▶ **PROBLEM STATEMENT**: A line counts if it contains the string "pose"; say how many such lines there are, giving only the number.

____________________

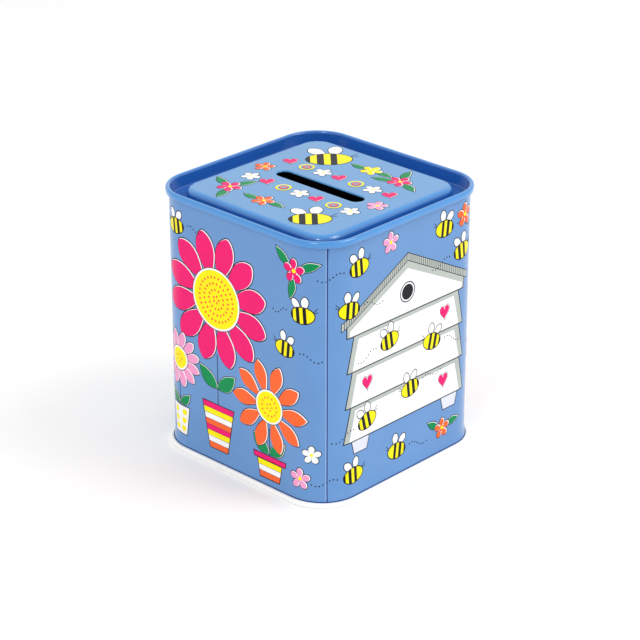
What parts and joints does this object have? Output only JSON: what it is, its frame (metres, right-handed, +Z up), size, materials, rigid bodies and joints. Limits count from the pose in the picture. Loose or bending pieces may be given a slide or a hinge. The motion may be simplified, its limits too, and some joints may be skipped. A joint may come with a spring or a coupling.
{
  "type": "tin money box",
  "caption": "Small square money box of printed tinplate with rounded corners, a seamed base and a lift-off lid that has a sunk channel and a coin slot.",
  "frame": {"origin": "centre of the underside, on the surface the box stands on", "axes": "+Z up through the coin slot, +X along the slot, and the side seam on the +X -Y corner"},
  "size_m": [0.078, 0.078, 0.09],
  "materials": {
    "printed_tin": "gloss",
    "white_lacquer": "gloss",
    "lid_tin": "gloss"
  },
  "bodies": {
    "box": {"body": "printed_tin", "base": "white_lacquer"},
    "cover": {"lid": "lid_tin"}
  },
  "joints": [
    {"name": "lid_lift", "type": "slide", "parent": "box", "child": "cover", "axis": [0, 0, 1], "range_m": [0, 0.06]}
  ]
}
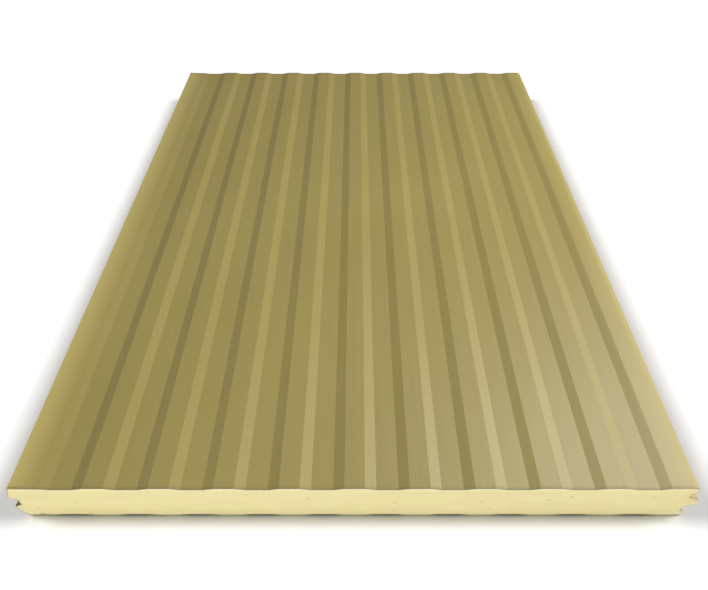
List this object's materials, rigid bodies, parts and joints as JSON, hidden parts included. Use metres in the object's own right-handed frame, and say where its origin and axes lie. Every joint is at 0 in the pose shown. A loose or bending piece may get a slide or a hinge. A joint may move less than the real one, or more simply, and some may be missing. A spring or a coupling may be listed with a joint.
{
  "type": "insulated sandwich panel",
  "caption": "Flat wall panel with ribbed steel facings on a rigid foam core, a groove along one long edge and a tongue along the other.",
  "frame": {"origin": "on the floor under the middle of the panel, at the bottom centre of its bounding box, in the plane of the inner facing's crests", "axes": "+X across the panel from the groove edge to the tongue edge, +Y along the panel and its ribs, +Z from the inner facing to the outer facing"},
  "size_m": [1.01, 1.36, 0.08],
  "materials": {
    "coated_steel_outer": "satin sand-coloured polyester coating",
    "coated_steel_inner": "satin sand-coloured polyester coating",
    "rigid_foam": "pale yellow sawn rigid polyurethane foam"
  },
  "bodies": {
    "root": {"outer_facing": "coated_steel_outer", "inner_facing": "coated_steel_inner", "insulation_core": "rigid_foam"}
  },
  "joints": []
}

____________________

▶ **OUTPUT FOR THIS TASK**: 2